La difficile réappropriation de l'espace public par les Beyrouthins
Le Bois des Pins, ancien fleuron du patrimoine naturel de la ville, a été le symbole du déchirement national, puisqu'il se trouve sur l'ancienne ligne de démarcation. Les bombardements israéliens de 1982 ont déclenché un incendie qui a ravagé le terrain. Depuis 1990, l'accès à ce parc naturel a été extrêmement restrictif : il n'était réellement ouvert qu'aux touristes occidentaux et aux Libanais détenant un permis spécial et répondant à des critères bien précis (avoir plus de 30 ans, ou avoir moins de 10 ans et être accompagné de ses parents). En septembre 2015, grâce aux efforts de l'association Nahnoo, le parc a été partiellement ouvert au public le samedi. Depuis le 6 juin 2016, l'espace de « Horch Beyrouth » est ouvert tous les jours de la semaine selon les horaires de la municipalité (qui ferme à 13h), et toute la journée les samedis et dimanches.

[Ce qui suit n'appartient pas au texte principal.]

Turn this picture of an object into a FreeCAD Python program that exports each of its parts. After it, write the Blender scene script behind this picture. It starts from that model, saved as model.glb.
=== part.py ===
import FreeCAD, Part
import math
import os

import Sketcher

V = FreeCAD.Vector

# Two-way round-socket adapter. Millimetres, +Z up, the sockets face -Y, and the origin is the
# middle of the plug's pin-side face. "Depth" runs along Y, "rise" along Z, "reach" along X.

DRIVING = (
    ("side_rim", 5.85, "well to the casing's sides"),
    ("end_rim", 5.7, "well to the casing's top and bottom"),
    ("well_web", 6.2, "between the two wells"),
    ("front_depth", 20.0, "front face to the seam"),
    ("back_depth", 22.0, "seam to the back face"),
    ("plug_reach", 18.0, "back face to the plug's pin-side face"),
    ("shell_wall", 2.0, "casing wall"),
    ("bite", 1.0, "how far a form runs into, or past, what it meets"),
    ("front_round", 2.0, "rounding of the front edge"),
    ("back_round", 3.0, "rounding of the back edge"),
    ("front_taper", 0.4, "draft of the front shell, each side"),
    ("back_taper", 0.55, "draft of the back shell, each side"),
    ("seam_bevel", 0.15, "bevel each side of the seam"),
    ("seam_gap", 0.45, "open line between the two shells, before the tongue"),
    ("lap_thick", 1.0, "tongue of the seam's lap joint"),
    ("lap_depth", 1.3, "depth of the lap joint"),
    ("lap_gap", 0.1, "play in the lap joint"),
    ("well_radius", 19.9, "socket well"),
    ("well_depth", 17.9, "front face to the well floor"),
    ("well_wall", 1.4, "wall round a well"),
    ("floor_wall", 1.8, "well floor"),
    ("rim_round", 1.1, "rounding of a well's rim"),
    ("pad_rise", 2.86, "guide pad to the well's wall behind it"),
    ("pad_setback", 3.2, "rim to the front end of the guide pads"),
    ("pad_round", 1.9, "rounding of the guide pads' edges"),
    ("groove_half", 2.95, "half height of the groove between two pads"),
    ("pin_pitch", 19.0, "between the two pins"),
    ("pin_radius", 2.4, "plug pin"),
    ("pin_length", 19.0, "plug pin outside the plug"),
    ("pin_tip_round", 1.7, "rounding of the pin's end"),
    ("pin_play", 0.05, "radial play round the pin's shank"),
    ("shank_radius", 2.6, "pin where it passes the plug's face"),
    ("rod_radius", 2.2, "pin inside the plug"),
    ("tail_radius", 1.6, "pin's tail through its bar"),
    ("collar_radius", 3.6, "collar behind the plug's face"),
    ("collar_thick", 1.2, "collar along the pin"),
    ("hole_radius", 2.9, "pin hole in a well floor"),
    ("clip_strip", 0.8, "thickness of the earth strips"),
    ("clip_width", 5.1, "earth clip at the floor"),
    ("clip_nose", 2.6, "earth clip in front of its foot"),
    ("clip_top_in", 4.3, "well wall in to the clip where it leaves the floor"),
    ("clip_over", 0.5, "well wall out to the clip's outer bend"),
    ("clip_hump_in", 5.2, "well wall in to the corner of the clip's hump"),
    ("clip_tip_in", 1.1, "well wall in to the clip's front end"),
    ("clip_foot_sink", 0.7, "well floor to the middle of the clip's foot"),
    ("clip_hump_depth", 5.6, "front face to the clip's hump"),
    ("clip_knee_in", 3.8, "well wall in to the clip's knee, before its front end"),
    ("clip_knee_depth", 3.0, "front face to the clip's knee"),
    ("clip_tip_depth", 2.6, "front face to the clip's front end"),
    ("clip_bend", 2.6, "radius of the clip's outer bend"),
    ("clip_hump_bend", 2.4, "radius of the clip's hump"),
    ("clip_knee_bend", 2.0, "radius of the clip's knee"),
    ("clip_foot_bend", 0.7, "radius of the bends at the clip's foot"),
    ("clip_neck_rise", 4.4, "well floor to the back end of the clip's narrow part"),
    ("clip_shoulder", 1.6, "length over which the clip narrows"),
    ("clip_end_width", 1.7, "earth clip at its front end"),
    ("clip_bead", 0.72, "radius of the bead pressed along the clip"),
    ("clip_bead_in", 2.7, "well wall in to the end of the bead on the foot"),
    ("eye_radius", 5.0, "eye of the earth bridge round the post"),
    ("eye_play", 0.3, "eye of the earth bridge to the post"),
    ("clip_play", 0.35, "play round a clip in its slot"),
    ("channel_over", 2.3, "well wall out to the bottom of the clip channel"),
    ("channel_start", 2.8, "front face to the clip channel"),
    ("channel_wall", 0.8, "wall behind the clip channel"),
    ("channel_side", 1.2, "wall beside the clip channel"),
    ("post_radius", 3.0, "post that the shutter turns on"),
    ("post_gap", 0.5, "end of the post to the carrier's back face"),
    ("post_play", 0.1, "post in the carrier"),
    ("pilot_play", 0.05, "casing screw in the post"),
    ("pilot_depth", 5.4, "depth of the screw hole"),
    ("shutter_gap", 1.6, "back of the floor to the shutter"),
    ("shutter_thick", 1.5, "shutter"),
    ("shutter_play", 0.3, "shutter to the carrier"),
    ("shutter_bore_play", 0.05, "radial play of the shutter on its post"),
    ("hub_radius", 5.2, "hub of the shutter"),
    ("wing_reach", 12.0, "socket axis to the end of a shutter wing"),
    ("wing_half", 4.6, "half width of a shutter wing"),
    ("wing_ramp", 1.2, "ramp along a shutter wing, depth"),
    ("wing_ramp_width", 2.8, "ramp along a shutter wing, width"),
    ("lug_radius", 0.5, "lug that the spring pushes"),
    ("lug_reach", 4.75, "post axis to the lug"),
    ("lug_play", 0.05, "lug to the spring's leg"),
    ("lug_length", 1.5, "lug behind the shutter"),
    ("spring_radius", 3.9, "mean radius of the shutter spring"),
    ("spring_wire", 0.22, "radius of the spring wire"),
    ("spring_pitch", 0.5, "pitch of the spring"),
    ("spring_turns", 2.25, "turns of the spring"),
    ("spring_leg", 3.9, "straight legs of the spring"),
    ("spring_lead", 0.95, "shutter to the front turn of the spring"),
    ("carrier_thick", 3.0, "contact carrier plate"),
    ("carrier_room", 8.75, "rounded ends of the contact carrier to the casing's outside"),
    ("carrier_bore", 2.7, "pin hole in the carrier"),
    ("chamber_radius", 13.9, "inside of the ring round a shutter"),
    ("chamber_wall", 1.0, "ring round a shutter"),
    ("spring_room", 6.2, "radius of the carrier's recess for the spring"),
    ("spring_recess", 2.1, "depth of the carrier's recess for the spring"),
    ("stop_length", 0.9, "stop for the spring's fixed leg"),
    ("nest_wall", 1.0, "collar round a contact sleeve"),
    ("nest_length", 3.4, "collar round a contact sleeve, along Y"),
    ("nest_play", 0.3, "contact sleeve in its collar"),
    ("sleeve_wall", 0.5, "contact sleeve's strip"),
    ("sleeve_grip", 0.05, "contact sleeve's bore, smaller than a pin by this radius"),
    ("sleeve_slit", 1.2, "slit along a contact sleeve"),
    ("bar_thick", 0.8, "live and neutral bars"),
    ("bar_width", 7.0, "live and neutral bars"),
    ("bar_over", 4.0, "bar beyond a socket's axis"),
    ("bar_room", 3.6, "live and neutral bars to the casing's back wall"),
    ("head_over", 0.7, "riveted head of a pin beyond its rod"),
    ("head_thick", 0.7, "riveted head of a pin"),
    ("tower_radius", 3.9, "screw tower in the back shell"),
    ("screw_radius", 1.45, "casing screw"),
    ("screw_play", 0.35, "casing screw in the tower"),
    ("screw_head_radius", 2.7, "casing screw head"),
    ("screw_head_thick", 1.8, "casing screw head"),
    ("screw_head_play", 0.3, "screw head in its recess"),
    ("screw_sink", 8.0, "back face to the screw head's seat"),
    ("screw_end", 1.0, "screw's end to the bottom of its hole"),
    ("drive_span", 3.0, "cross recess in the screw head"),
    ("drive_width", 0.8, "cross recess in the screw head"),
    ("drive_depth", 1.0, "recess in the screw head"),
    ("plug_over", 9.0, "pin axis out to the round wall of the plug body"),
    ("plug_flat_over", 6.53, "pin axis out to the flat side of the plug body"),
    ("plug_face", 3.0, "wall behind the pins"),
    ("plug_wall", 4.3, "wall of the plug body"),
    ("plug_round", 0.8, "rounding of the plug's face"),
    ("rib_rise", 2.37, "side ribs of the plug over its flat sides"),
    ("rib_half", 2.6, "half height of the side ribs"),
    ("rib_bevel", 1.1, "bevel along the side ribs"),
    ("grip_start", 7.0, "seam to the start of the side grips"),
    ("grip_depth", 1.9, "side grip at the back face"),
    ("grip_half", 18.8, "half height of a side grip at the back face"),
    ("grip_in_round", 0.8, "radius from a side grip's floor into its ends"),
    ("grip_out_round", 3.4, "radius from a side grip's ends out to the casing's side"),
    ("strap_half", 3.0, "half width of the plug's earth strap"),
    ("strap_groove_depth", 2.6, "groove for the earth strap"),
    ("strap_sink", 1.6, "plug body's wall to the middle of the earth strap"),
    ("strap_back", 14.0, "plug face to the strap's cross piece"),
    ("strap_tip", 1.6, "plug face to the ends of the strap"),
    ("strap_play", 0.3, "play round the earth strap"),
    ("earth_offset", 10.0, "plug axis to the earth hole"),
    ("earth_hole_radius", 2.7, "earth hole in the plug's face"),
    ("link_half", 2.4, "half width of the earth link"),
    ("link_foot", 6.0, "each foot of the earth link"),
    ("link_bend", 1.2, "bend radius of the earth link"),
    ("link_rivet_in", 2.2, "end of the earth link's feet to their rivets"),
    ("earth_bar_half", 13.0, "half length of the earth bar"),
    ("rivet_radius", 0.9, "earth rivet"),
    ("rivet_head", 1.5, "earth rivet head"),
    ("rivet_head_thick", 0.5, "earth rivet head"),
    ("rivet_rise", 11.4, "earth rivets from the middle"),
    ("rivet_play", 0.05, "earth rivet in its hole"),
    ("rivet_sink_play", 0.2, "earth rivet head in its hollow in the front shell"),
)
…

Les scouts « al-Rissala », bras jeune du mouvement Amal
Créée en 1977, la société islamique des scouts d'Amal « al-Rissala » est actuellement présidée par Nabih Berry, président de la Chambre des députés depuis 1992. Elle compte également une branche féminine. Contrairement à la société des scouts de l'imam al-Mahdi, proche du Hezbollah, « al-Rissala » ne prévoit pas d'entraînements militaires parmi ses activités, qui vont de la collecte de fonds aux commémorations d'événements importants du calendrier chiite. Néanmoins, cette organisation participe à la formation citoyenne des jeunes chiites selon les critères idéologiques du mouvement Amal.
Les scouts « al-Rissala » ont occupé illégalement, dès le début de la guerre civile, cette ancienne partie du terrain du Bois des Pins, selon le tracé du lot 1925. La présence d'un bâtiment leur appartenant a été légalisée par une décision du conseil municipal.